Mayor Adams puts taxpayers on the hook for $1.6 billion a year on migrants — maybe through 2029!

· New York Post

Mayor Adams’ prospects of winning a second term (or even finishing the first) are increasingly uncertain. But he’s trying to ensure that one big feature of his mayoralty stays in office, even if he doesn’t: billions of dollars in taxpayer money to put migrants up in hotels.

Gov. Hochul should step in to nix his latest contract bid, which could have border-crossers in hotel rooms until 2029.

Adams wanted this to be a good news week, migrant-wise. City Hall announced Wednesday that it will close the 3,000-capacity Randalls Island tent shelter, scene of two murders, by February.

He bragged that his policy of getting single adult migrants who stay there to move on after 30 or 60 days has been effective.

Plus, with the Biden administration belatedly tightening the border, the number of newcomers has shrunk for nearly four months.

Why, then, behind the scenes, is the Adams administration talking up the migrant “emergency” to sign yet another long-term contract for hotel shelter?

As the Post’s Carl Campanile reports, the city’s homeless-services department will soon sign a new contract to extend the use of 14,000 city hotel rooms as “sanctuary sites.”

The new contract would run until at least June 2026 — and would have a three-year renewal option after that, bringing us to June 2029.

The cost: $661 million annually, or $130 a hotel room.

And the contract doesn’t include all sorts of ancillary costs that generally go with these rooms: $176 a day in security, food, “case management,” legal-advice, and other “overhead” costs, as estimated by the city comptroller.

Even with a little projected savings from the current room-only rate of $156 a night, the city is still likely spend close to $1.6 billion a year on these contracts, indefinitely.

Not to mention the other costs to the city.

Taking more than 100 hotels (and possibly 200) off of the tourist and business-traveler market for years on end hobbles the city’s slow recovery from COVID-19 lockdowns.

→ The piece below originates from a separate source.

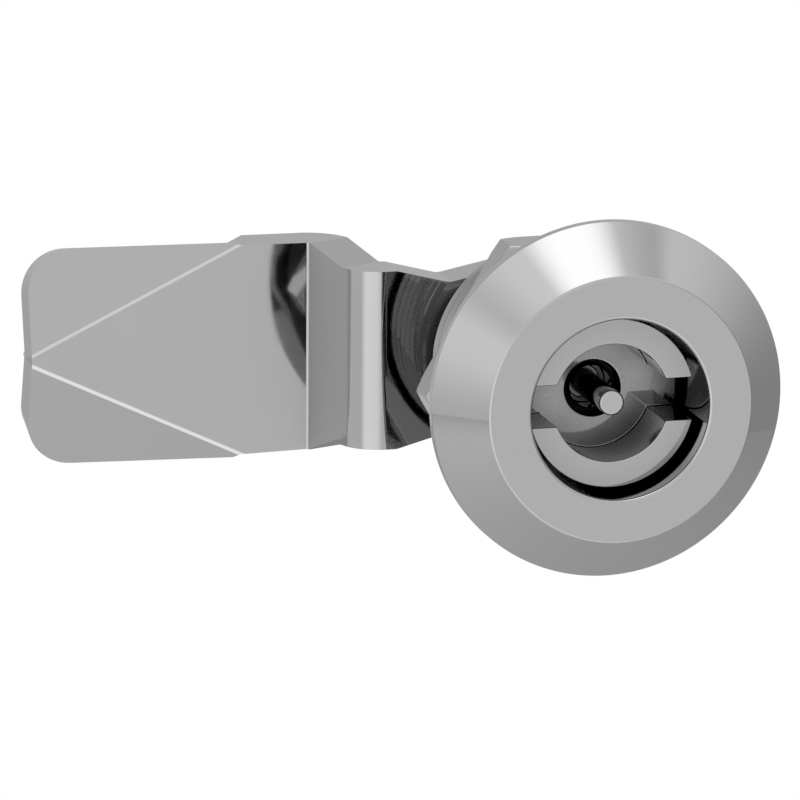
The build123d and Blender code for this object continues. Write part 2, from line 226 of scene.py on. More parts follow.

And despite the city’s see-no-evil stance when it comes to migrant crime, there’s a reason these hotels need massive security presences. Security that’s often ineffective: migrant hotels plague nearby neighbors with loud music, speeding mopeds, and drug use that spills off the property.

But even assuming this contract is a good idea, this isn’t the way to go about it. The city could ask hotels to bid against each other on costs and services, including, possibly, providing food and security for cheaper than outside contractors do.

Instead, the city will contract for one big vendor (possibly the Hotel Association of NYC, which is doing similar work already, and which has donated $2,100 to Adams’s reelection campaign) to “locate hotels, negotiate rates, [and] enter into commercial hotel agreements.”

The hotel association may be honest, but this type of singe-vendor deal offers massive scope for irregularity. What would motivate the new hotel-contract manager, whether HANYC or another winner, to pick one particular hotel over another?

For budget hotels, 100% occupancy for years on end is a plum deal.

And the contract favors unionization, further pushing up costs. Each hotel must “obtain a labor peace agreement” with its workforce that includes collective bargaining.

Another big problem: this proposed new contract conflicts with the mayor’s own budget projections.

The city budget projects that “asylum seeking” spending will fall from $4.7 billion this year to $4 billion next, then to $3 billion, and then to zero by summer 2027.

How can the city square this projection of a migrant crisis that’s fully “solved” in less than three years, with its similar projection that it may need to extend this new migrant-hotel contract until 2029?

In the two weeks since the mayor’s federal indictment, Gov. Hochul has made clear she expects big changes at City Hall. She’s pushing out the mayor’s band of loyalists and pushing in caretaker deputies and commissioners, potentially to get the city through to next summer’s scheduled mayoral primary without a new scandal.

But the mayor clearly thinks that when it comes to awarding migrant contracts — partly what the feds and others are investigating his former top staff for! — it’s business as usual.

As Adams said upon his indictment, his “day to day will not change.”

It should — and the governor should make it clear that it’s not just the people who need to go, but the policies.

Nicole Gelinas is a contributing editor to the Manhattan Institute’s City Journal.